[Start]
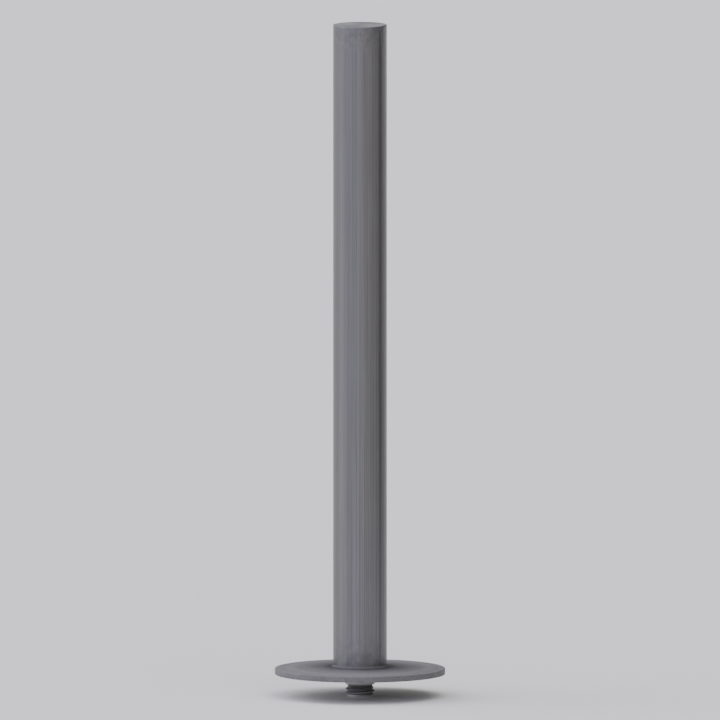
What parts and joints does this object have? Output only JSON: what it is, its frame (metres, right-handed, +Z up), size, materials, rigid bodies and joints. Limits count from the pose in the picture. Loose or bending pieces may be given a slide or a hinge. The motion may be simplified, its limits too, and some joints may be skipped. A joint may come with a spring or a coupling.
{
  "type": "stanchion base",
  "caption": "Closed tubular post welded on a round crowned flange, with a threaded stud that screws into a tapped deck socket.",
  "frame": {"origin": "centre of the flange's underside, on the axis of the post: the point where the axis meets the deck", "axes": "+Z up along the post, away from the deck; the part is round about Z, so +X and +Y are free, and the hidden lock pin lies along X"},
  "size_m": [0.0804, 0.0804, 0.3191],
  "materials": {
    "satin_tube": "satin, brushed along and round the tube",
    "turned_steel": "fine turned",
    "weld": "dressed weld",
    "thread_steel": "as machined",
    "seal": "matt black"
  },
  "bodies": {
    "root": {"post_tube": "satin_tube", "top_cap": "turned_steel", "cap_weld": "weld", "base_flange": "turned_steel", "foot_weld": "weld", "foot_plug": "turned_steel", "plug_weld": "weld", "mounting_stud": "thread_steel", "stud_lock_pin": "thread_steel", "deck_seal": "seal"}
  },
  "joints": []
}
[End]
### WHAT YOU NEED TO DO
Restate the data above word for word, please.

### RESULT OF THIS EXERCISE
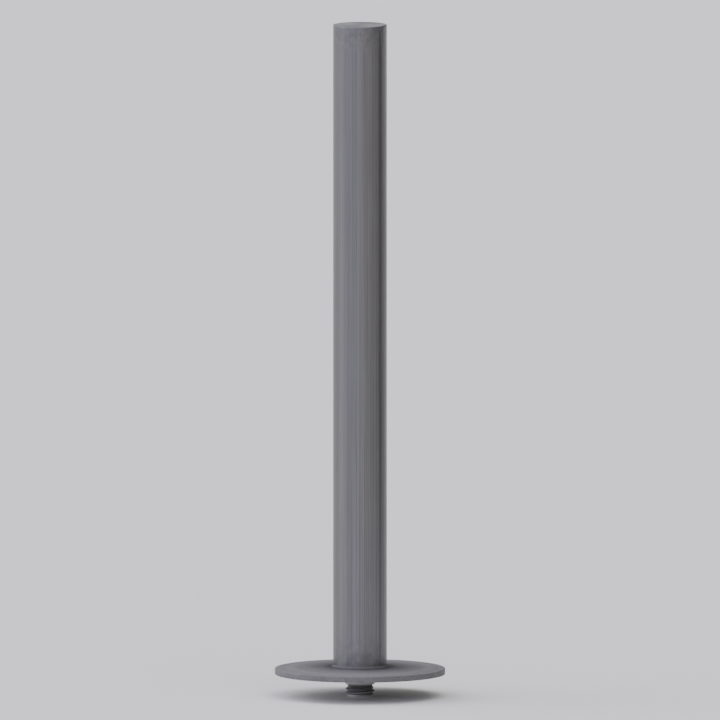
What parts and joints does this object have? Output only JSON: what it is, its frame (metres, right-handed, +Z up), size, materials, rigid bodies and joints. Limits count from the pose in the picture. Loose or bending pieces may be given a slide or a hinge. The motion may be simplified, its limits too, and some joints may be skipped. A joint may come with a spring or a coupling.
{
  "type": "stanchion base",
  "caption": "Closed tubular post welded on a round crowned flange, with a threaded stud that screws into a tapped deck socket.",
  "frame": {"origin": "centre of the flange's underside, on the axis of the post: the point where the axis meets the deck", "axes": "+Z up along the post, away from the deck; the part is round about Z, so +X and +Y are free, and the hidden lock pin lies along X"},
  "size_m": [0.0804, 0.0804, 0.3191],
  "materials": {
    "satin_tube": "satin, brushed along and round the tube",
    "turned_steel": "fine turned",
    "weld": "dressed weld",
    "thread_steel": "as machined",
    "seal": "matt black"
  },
  "bodies": {
    "root": {"post_tube": "satin_tube", "top_cap": "turned_steel", "cap_weld": "weld", "base_flange": "turned_steel", "foot_weld": "weld", "foot_plug": "turned_steel", "plug_weld": "weld", "mounting_stud": "thread_steel", "stud_lock_pin": "thread_steel", "deck_seal": "seal"}
  },
  "joints": []
}